Eventually, a lot of the material in Firewalling with OpenBSD’s PF packet filter was expanded by Hansteen and published by No Starch Press as The Book of PF. The above statement encouraging people to avoid cut-and-past system administration is duplicated in the book, and sets the tone for the entire text.
The first edition of Hansteen’s book, published in 2007, has been on my shelf since it was new. To say that it was the best book about PF on the market would be redundant, given that it was the only widely published, current book specifically about PF itself (given that Building Firewalls with OpenBSD and PF dates back to 2003), especially for users of operating systems other than OpenBSD. Even if it was a mediocre offering, it would still be the best available. Far from mediocre, however, it is the definitive hardcopy guide to deployment and configuration of PF firewalls, written in clear, exacting style.

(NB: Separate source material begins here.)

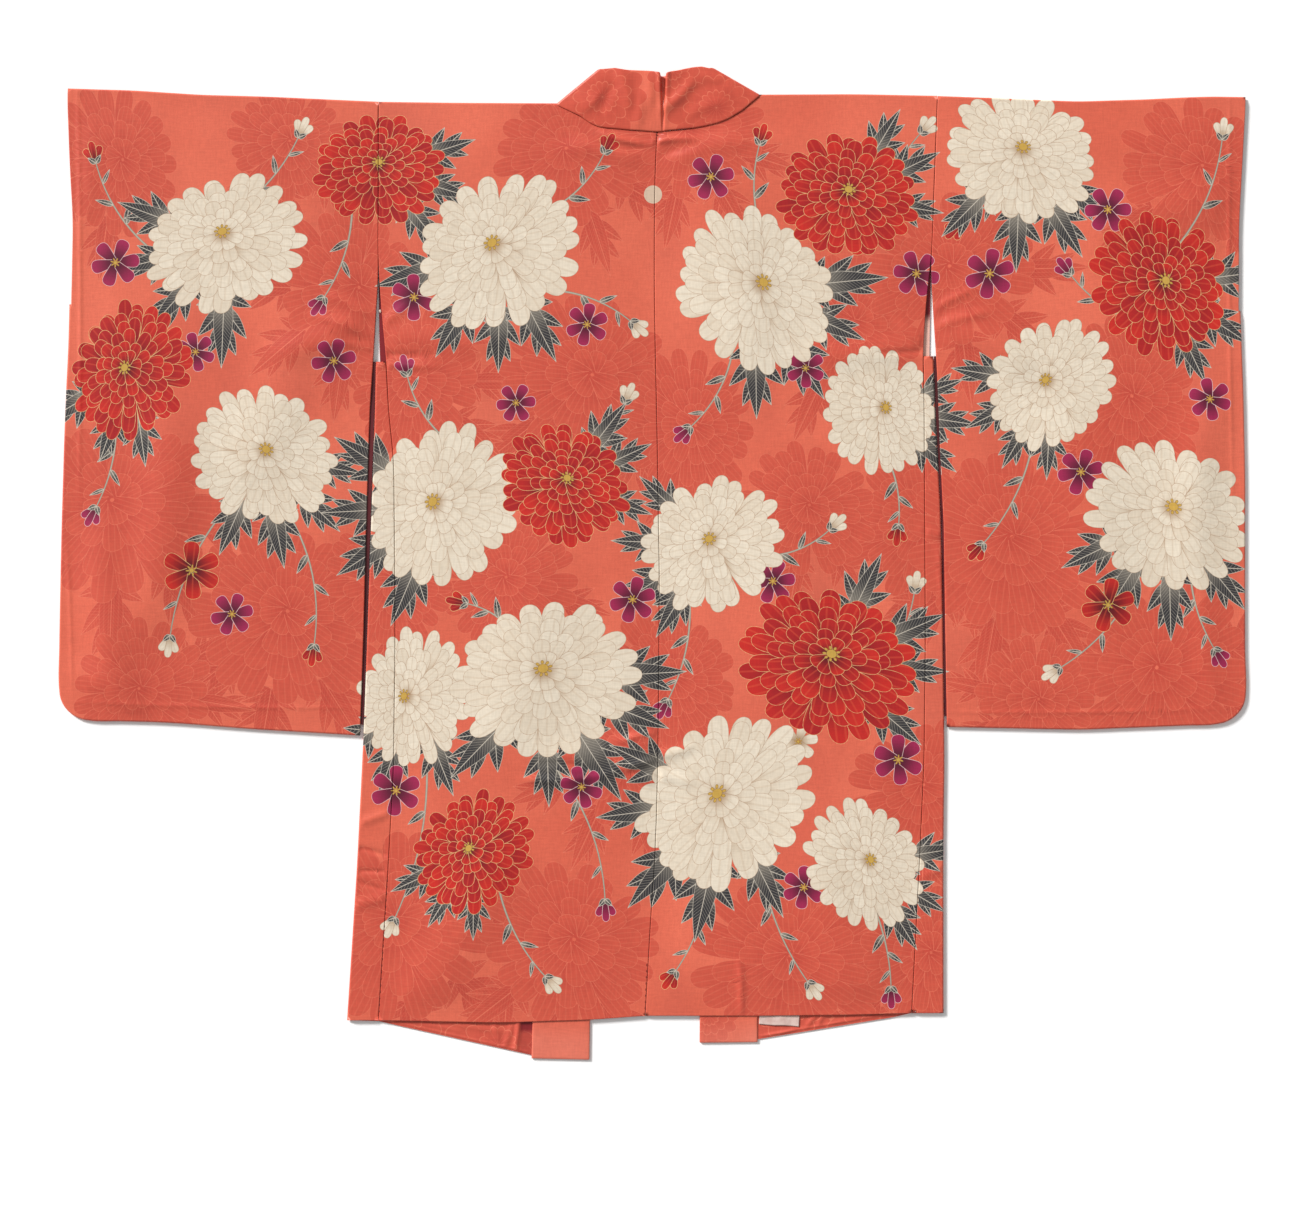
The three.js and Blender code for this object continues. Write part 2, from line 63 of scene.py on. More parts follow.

Its coverage is outstanding as a familiarization with PF, and what it says on the cover is no false advertising:
A no-nonsense guide to the OpenBSD firewall
PF has evolved since 2007, and some of what was in The Book of PF is getting a bit dated. Peter Hansteen addressed the problem by updating it for a second edition printing. He contacted me as a writer who has had some positive things to say about BSD Unix systems in the past and offered me a copy of the second edition, giving me the choice between an early copy and one he signed. I opted for the latter and, in the midst of the rest of the reading I do, I managed to find the time to go through it in some detail.

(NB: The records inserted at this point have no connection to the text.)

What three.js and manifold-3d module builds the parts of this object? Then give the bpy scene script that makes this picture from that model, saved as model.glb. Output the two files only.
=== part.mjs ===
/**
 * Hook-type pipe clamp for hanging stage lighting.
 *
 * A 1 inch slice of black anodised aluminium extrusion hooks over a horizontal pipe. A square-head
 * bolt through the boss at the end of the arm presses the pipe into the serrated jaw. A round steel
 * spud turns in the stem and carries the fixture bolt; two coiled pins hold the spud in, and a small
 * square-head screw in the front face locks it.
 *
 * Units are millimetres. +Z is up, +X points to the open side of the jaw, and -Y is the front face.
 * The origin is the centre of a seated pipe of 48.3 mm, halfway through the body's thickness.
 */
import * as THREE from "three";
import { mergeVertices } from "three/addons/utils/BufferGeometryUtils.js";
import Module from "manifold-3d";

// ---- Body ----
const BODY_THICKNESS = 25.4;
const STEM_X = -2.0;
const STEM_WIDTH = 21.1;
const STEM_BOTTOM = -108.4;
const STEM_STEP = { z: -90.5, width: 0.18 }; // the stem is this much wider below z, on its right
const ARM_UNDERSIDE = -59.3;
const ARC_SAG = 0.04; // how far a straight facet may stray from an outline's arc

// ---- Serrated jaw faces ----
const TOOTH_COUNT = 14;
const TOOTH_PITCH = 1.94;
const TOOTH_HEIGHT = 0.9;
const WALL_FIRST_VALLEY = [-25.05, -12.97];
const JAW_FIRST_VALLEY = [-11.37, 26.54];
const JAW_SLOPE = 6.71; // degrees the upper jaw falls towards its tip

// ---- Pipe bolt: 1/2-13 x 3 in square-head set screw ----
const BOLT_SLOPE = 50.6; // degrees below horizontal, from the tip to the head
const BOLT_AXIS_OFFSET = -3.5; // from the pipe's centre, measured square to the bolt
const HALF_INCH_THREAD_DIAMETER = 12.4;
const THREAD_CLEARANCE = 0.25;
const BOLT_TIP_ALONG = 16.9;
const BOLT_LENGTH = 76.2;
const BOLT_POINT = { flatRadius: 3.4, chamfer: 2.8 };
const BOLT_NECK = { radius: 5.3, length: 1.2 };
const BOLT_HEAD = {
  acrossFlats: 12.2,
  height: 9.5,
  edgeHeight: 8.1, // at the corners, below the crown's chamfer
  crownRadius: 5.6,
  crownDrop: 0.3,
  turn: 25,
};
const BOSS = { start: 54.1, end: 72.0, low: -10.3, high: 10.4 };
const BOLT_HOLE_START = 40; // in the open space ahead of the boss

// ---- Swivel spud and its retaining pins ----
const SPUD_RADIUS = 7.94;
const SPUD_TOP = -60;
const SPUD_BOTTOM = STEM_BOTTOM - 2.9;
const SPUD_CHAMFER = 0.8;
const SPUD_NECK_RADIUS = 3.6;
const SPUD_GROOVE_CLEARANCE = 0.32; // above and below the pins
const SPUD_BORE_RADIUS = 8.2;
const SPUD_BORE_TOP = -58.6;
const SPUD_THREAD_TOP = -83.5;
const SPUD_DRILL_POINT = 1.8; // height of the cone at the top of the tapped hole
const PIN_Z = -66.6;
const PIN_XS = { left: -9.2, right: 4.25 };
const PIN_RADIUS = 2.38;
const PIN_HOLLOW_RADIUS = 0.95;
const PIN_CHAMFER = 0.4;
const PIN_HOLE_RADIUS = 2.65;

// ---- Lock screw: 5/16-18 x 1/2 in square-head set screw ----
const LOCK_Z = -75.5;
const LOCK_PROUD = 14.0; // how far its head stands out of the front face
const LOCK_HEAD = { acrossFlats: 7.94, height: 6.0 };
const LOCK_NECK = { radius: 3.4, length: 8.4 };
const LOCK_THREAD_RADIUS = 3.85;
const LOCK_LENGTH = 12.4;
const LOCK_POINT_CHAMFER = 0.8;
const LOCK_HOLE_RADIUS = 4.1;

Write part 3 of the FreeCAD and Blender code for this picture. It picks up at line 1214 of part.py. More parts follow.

Among the updates incorporated in the second edition are the major changes to PF in OpenBSD 4.7 and the addition of
pflow. Hansteen’s attention to detail includes information about PF on FreeBSD and NetBSD, which are slightly different animals than the OpenBSD version of the firewall software. Saying that my experience with PF on NetBSD is minimal might be overstating my expertise, but the second edition of this book has already proved instructive and invaluable for me as a FreeBSD user; its treatment of the software on my current platform of choice is excellent.

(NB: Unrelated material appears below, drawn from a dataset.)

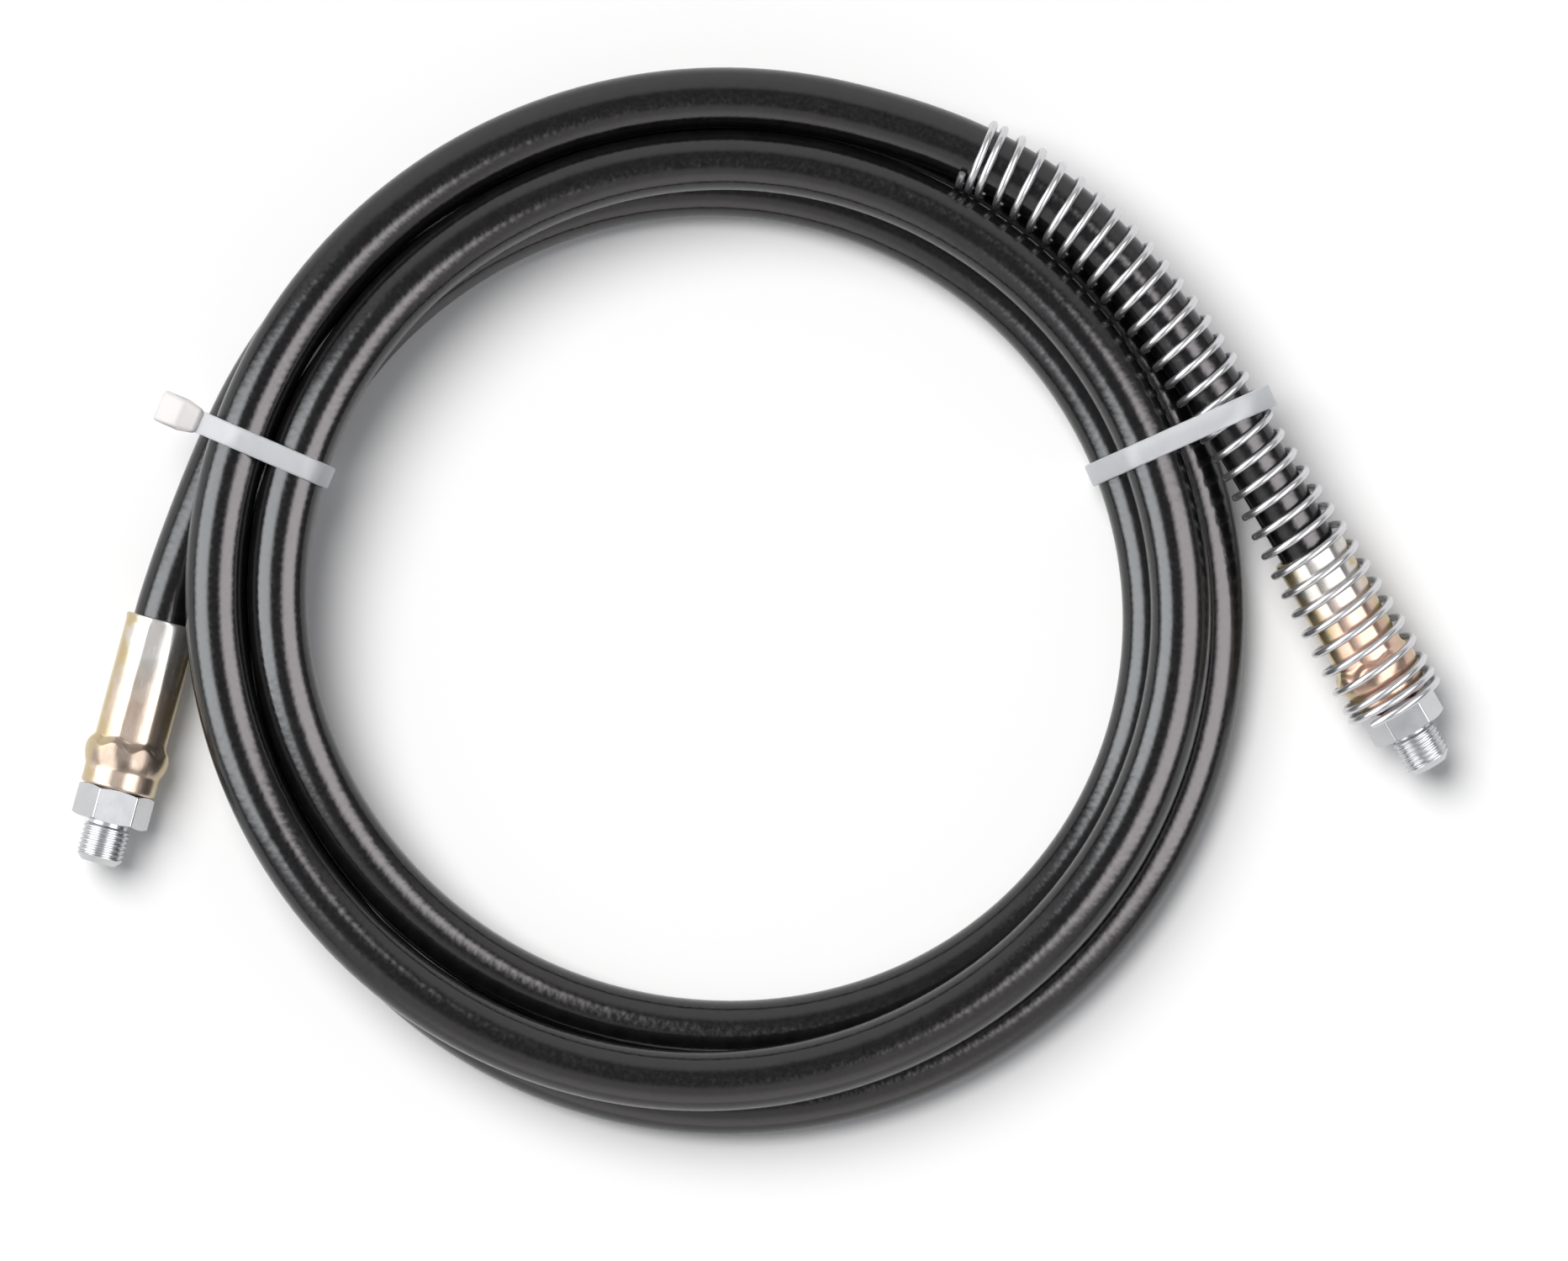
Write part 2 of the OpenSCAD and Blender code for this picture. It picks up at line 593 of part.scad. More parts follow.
translate(-middle) {
    hose_cover();
    outer_wire_braid();
    friction_layer();
    inner_wire_braid();
    inner_tube();
    ferrule_a();
    ferrule_b();
    fitting_insert_a();
    fitting_insert_b();
    guard_spring();
    cable_tie_a();
    cable_tie_b();
}
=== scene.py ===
"""Looks of the hydraulic hose assembly: the wound hose and its layers, the two crimped fittings,
the guard spring and the cable ties, on a plain pale floor. Pieces are drawn in millimetres and end
in metres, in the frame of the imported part."""

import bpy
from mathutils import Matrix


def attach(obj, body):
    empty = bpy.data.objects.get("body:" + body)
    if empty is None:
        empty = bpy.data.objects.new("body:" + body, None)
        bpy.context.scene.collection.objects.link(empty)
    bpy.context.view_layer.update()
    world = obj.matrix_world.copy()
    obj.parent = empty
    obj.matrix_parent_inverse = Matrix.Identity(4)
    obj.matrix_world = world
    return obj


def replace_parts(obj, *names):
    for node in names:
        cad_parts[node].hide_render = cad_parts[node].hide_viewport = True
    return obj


bl_info = {
    "name": "Hydraulic Hose Assembly",
    "version": (1, 0, 0),
    "blender": (4, 5, 0),
    "location": "3D View > Sidebar > Hose Assembly",
    "description": "Builds a coiled hydraulic hose with crimped ends, a guard spring and cable ties",
    "category": "Add Mesh",
}

import bisect
import math

import bmesh
import bpy
from bpy.props import FloatProperty, FloatVectorProperty, PointerProperty
from mathutils import Matrix, Vector

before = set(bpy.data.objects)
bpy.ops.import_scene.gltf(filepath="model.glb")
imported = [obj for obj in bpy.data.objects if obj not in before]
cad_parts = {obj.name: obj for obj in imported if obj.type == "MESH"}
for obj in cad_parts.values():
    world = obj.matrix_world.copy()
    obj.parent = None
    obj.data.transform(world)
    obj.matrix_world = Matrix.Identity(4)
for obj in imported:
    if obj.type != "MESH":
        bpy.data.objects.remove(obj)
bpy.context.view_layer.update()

MM = 0.001
UP = Vector((0.0, 0.0, 1.0))

# Radii of the hose's layers, from the bore outwards
BORE_R, TUBE_R, INNER_BRAID_R, FRICTION_R, OUTER_BRAID_R, HOSE_R = 4.0, 5.2, 5.9, 6.3, 7.0, 8.4
LAYER_GAP = 0.05
BRAID_CARRIERS, BRAID_ANGLE = 24, 54.7

# Fineness of the layers: degrees of loop to a ring, and sides of a ring
INSIDE_MESH, COVER_MESH = (3.0, 24), (1.8, 40)
# Degrees of loop that are about as long as tail B, as tail A and as the hose inside a ferrule
TAIL_B_SPAN, TAIL_A_SPAN, SLEEVE_SPAN = 70, 30, 18

# Ferrule and insert: radii, and places along the axis from the ferrule's mouth
FERRULE_BORE_R, FERRULE_R, BULGE_R, NECK_R = 8.55, 10.35, 11.9, 10.66
BULGE_AT, NECK_AT, FERRULE_LEN = 34.5, 43.8, 48.8
HOSE_IN, COLLAR_AT, CHAMBER_END = 36.0, 36.2, 43.3
TAIL_AT, TAIL_R, FLOW_R, BARB, BARB_PITCH, BARBS = 3.0, 3.85, 2.5, 0.35, 4.5, 6
COLLAR_R, LOCK_R = 6.7, 5.7
HEX_AT, HEX_END, HEX_AF, HEX_CHAMFER = 49.0, 58.3, 19.0, 1.0
THREAD_R, RELIEF_R, TIP_AT, TIP_R, CONE_R = 6.5785, 5.6285, 70.0, 4.8285, 4.2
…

The text focuses on information that does not change from one day to the next, laying a strong foundation for understanding the software now and in the future, rather than wasting time indoctrinating the reader in the ephemeral notions of the present. Getting the most out of the book requires some hands-on work; learn by doing, and not merely by trying to memorize. Hansteen’s approach does not try to obscure that fact, but rather provides you with the tools needed to not only learn by doing, but expand on a basis of understanding that the book can provide.
Many security-conscious readers may disagree with some of Hansteen’s perspectives on security as a whole — such as greylisting and blanket sudo usage — but there is no faulting the effort to impart knowledge to the reader that will stand us in good stead when deploying and maintaining PF firewalls of our own.
If there is a flaw in the book, it is its tendency to only skim past certain terms and functionalities of PF, where the reader is expected to look up the specifics for himself or herself. For example, in the section on access points with three or more interfaces on page 50 of the second edition, an example configuration rule for PF versions prior to OpenBSD 4.7 uses the
static-port option, but the text fails to explain what
man pf.conf will tell you:
static‐port With nat rules, the static‐port option prevents pf(4) from modify‐ ing the source port on TCP and UDP packets.
There are a number of such omissions, though it has not proven difficult to cover for the them by way of the documentation that comes with the PF software. For the most part, the brevity of the book is good, in that it consciously avoids repeating what can be found in the manpages and the official PF User’s Guide (which is also available from links on the OpenBSD FAQ page in PDF and text file formats). Occasionally, something falls through the cracks that could have benefited from a little bit more elucidation, though.
Ultimately, The Book of PF was not allotted enough pages to be a truly comprehensive reference, and should be used in concert with the online documentation that comes with PF and the User’s Guide rather than purely as a stand-alone work. The manner in which it is written is clearly intended to put the capabilities of PF in a practical context, and to convey to the reader how to think in the language of PF; in that role, it excels. For that reason, it is a great tutorial not only for people who plan to work with PF directly, but also for those who plan to deploy or maintain “user friendly” front-ends such as pfSense, because it can give them an understanding of the foundation of that software that will teach them about the implications of their decisions.
The Book of PF is available in the distinctive paperback hardcopy format of No Starch Press technical books, and in a number of electronic formats directly from the No Starch Press Website, including PDF, Mobi, and ePub for about half the price of the hardcopy. Regardless of how you get it, though, it is a must-have text for anyone deploying and maintaining PF firewalls — even if only on your personal computer.